The Journal of Best Practices by David Finch

David Finch and his wife Kristen find themselves at an impasse after five years of marriage. He is not the man that she married, probably because he has a special gift for playing other people or “characters”. Luckily Kristen has a hunch – he has Asperger Syndrome – and therein lies the rub. This is why they have trouble communicating, why they’ve lost touch: Finch’s innate lack of empathy. So what’s the solution? Well, Finch’s love for his wife makes him want to be a better man, and while he goes about that process in a way that is a bit clinical, his aim is true.

The book was the perfect combination of hilarious and heartfelt. Finch has a way of detailing his compulsions that makes them hard to criticize because you’re laughing so hard. Make no mistake, I also cringed, but only before I burst out laughing again.

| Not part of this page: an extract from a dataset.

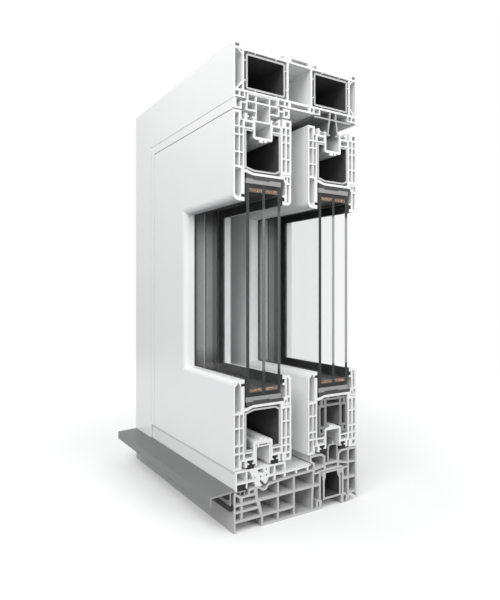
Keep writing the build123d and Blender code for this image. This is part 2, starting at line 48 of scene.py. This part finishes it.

It was immensely entertaining, although there was one point where I put the book down and didn’t pick it back up for weeks. Usually that means that I’m done, but when I picked it back up I was right back to being immensely entertained. One issue that I found with the book was Kristen’s lack of acknowledgement of her role in the crumbling of their marriage, or what I felt was her lack of acknowledgement. She says all of the right things in every situation, she talks about them each taking responsibility for their actions, and how they should be more communicative, but he really does all of the heavy lifting. And I guess that’s the point of the book? It’s his journey, after all.

This book was of special interest to me as my husband also had a late in life Asperger Syndrome diagnosis. I wasn’t expecting to understand my husband more by way of reading this book or to receive some sort of epiphany; I simply wanted to see certain aspects of our relationship reflected back at me, and that was extremely satisfying.